Federal Court of Justice case law suggests that in principle the parties to a real estate purchase contract can immediately change its content without having to comply with notarial form requirements after the notarial certification of the real estate purchase contract containing the conveyance has been concluded. The court's decision is to be welcomed in the interests of the continuity of its case law and in view of the increasingly inconsistent case law of the lower courts in the past.

However, the Federal Court of Justice decision cannot be applied to:

  • circumstances in which new obligations to sell or purchase are created by subsequent changes (eg, subsequent agreement of a repurchase obligation); or
  • cases in which the conveyance has not yet become binding (eg, representation without power of attorney or approval requirements due to legal restrictions on disposal pursuant to Section 12 of the Residential Property Act).
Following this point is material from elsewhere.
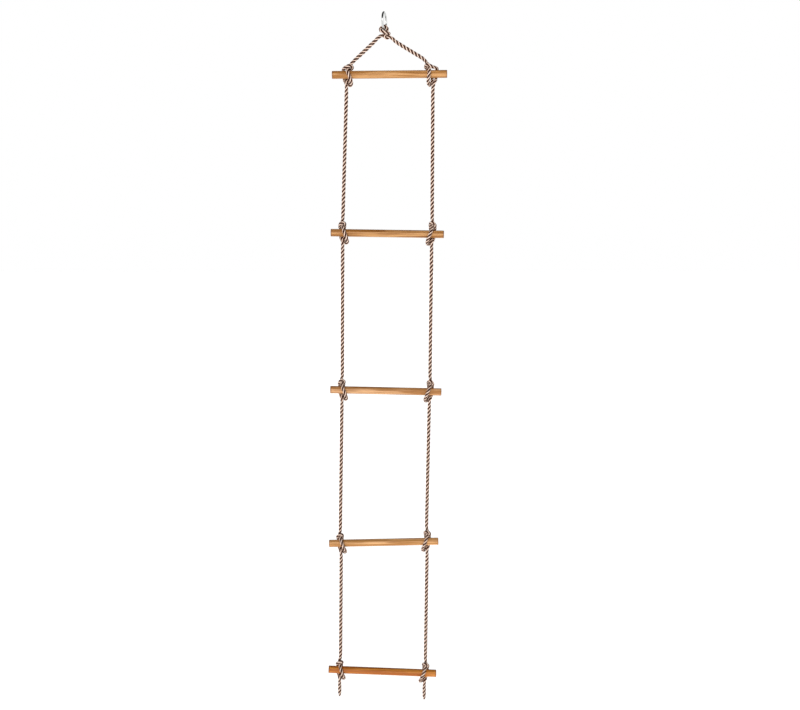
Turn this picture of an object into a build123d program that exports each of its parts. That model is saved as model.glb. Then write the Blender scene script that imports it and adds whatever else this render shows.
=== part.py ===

In these circumstances, the requirement that changes to a contract are notarised continues to exist and with it the risk that an entire real estate purchase contract under the law of obligations will become null and void due to a change in contract after conveyance and that a remedy pursuant to statutory law cannot be considered.

In light of this, it remains important to carefully examine which legal consequences are associated with changes to a real estate purchase contract, when they are made and whether the conveyance was already binding for the parties when the contract was changed.